Erano un certo Ermanno Olmi e un certo Tullio Kezich, che avevano visto il film, uscito in sala subito dopo Venezia. Non sapevano il mio stato d’animo, ma era come se lo intuissero. Mi dissero di non leggere ciò che stavano scrivendo e mi diedero forza. Mi telefonò anche qualche politico, in disaccordo sull’accoglienza del film, e soprattutto incontrai colei che oggi è mia moglie e collaboratrice, Vera Pescarolo Montaldo, che insieme al fratello mi spinsero a rimanere a Roma. Io, invece, me ne volevo andare! Non fosse stato per lei, sarei tornato a Genova a fare il portuale.
In quegli anni in Italia esordivano anche i vari Pasolini, Damiani, De Seta, i da lei citati Olmi e Petri.

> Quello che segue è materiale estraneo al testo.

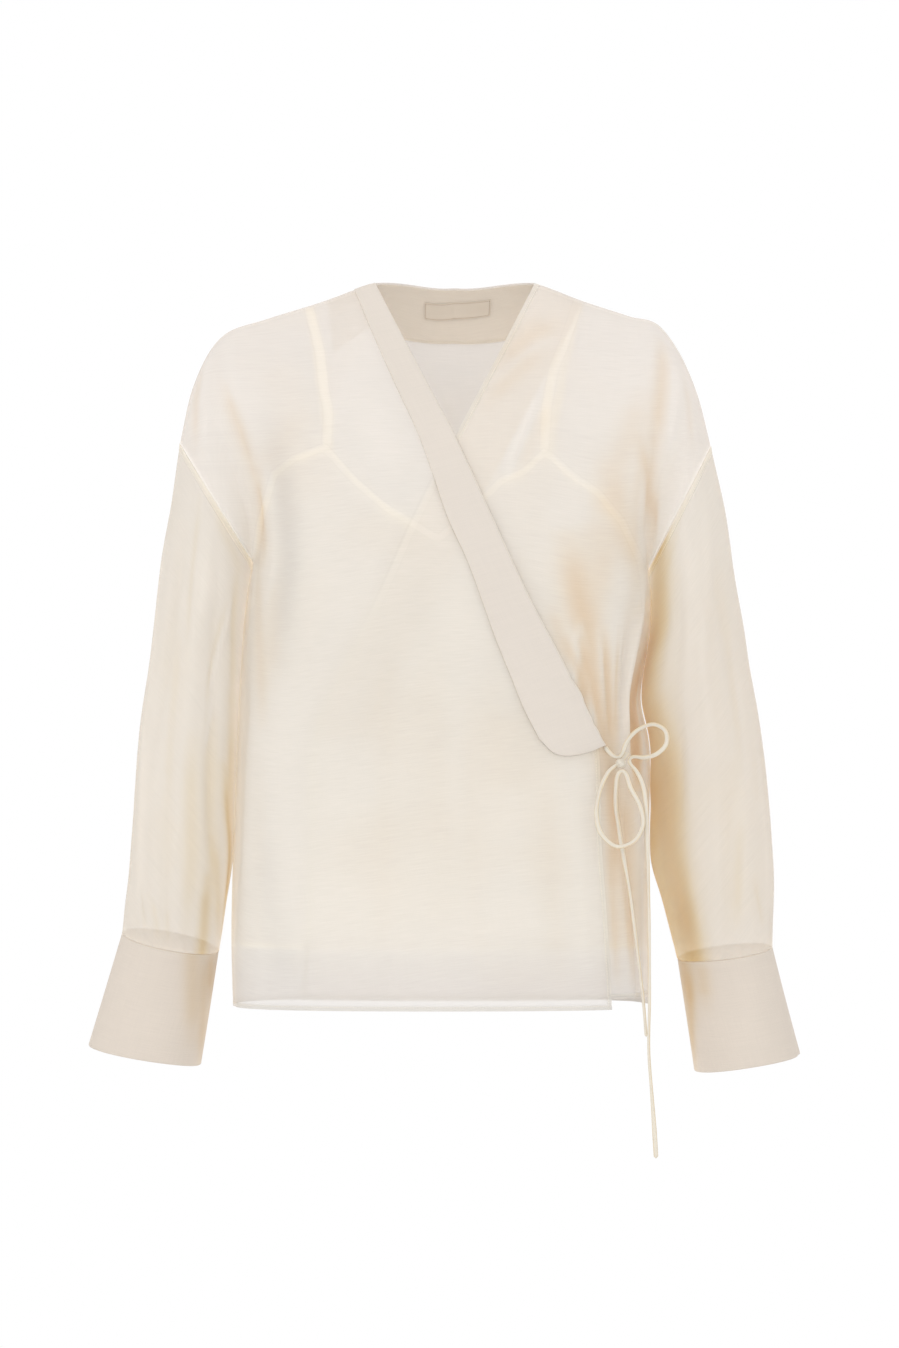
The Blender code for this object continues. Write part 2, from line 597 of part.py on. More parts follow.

Tutti i miei amici registi in effetti avevano iniziato alla grande, mentre io mi sentivo mortificato. Sono poi tornato a Venezia con altri film e fortunatamente è andata un po’ meglio. A Venezia ho anche girato dei momenti di Giordano Bruno e il primo esperimento in alta definizione con Vittorio Storaro (Arlecchino, dr), col quale andammo a Tokyo e condividemmo una grande eccitazione. Parlammo però con una persona, un romano di cui non ricordo il nome ma era stato messo al suo posto dalla politica del tempo, che ci disse: “Ma de che state a parla’? L’alta definizione era morta prima di nascere”. Anche per Lizzani, quando dovette fare Achtung! Banditi! (dove Montaldo interpretava il commissario partigiano Lorenzo, ndr), la cosa più pericolosa fu la censura preventiva. La censura che viene dopo in confronto non è nulla di che, quella precedente che ti diceva cosa potevi fare o non fare è molto più pericolosa. Che i panni sporchi andassero lavati in famiglia dopotutto non l’ho detto io, ma qualcuno che contava molto.
Lei verrà giudicato in queste ore da una giuria di giovani che premieranno il miglior restauro di Venezia Classici e vedendo il film oggi per la prima volta – le confesso che non l’avevo mai visto – risalta la sua comunque non indifferente modernità stilistica: i tagli delle inquadrature, l’attenzione ai volti, un protagonista pervaso da una sorta di noluntas, dall’assenza di volontà: le reali motivazioni delle sue scelte, semmai ci sono, non sembrano dialogare con ciò che ha intorno. Era una scelta precisa o il protagonista non soddisfò le sue attese?
Devo dire che arrivò così soprattutto perché l’aveva appena lasciato Brigitte Bardot! Era in ciondoli, stava davvero sotto un treno e a me toccava tirarlo sù. Ogni tanto arrivava qualcuno e gli chiedeva: “Com’è la Bardot?”, non sapendo che si erano appena lasciati. Nel ripensare al sentimento del film però ho un po’ d’impaccio, perché non lo rivedo da allora ed è passato davvero tanto tempo. Nonostante ciò devo dire però che l’atmosfera sul set era davvero rilassata e meravigliosa ed ebbi la fortuna di avere accanto a me il meglio dei collaboratori possibili all’epoca. Musiche di Carlo Rustichelli, montaggio di Nino Baragli, fotografia di Carlo Di Palma. Cosa volere di più?
C’è un aneddoto particolare, invece, sul periodo di casting?
Al momento di scegliere le figurazioni e i piccoli ruoli cercavo delle facce da fascisti, naturalmente. Fu così che a Roma arrivò un tipo che, a vederlo, sembrava addirittura uno squadrista! Ci guardiamo negli occhi e, sebbene il direttore di produzione fosse scettico, decisi di prendere lui, lo volevo assolutamente. Arrivammo così in un paesino in Piemonte, a Vercelli, perché la sartoria per gli abiti era molto lontana dal nostro ufficio, e iniziò un brulichio sospetto intorno a noi. Quest’uomo, scoprimmo, era stato in quella zona come fascista e tutti lo avevano immediatamente riconosciuto. Aveva picchiato e ridotto molto male il fratello di un farmacista, se non ricordo male, e per questa ragione subimmo la rivolta nel paese contro di noi. Per fortuna c’era anche un partigiano che conoscevo e che ci ha aiutato a venirne fuori.
In conclusione, crede che il suo film abbia dei tratti di attualità?
Vista la situazione politica attuale direi proprio di sì. In fondo il Marco di Tiro al piccione, anche oggi, potrebbe essere semplicemente un ragazzo che ha fatto delle scelte sbagliata, e ha votato male. Ma non dico chi!